Indeed, there’s little to be cheery about in Brecht’s study of the dehumanising effects of money. Mother Courage’s relentless quest for a good deal and a hard bargain is behind every catastrophe that besets her, from her first son signing up to the army to her daughter’s death. ‘It’s just a question of money,’ she says, failing ever to see how destructive the profit motive can be.

Gerry Mulgrew’s production with a large Dundee ensemble - 13 people take a bow, not including musicians - makes this political position clear, showing that base economic necessity means ‘the war will always find an outlet.’ In a play with a reputation for its unremitting length, however, there is too little variation in tone.

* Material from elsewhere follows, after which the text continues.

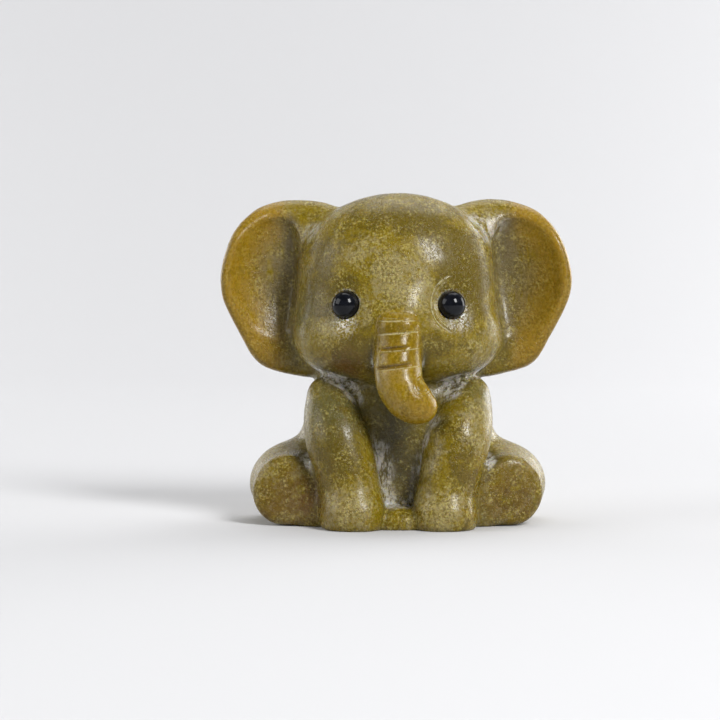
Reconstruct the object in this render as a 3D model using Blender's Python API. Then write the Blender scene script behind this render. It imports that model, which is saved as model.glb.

Ross captures the hard-bitten nature of Mother Courage exactly, but her sense of humour is so dry, her bitter worldview so bleak, that our journey through the war seems as thankless as hers.

Somehow, even John Harris’s eclectic score fails to lift the spirits and, despite flashes of humour from a talented cast, this production underplays the humanity bubbling beneath the surface of the important political allegory.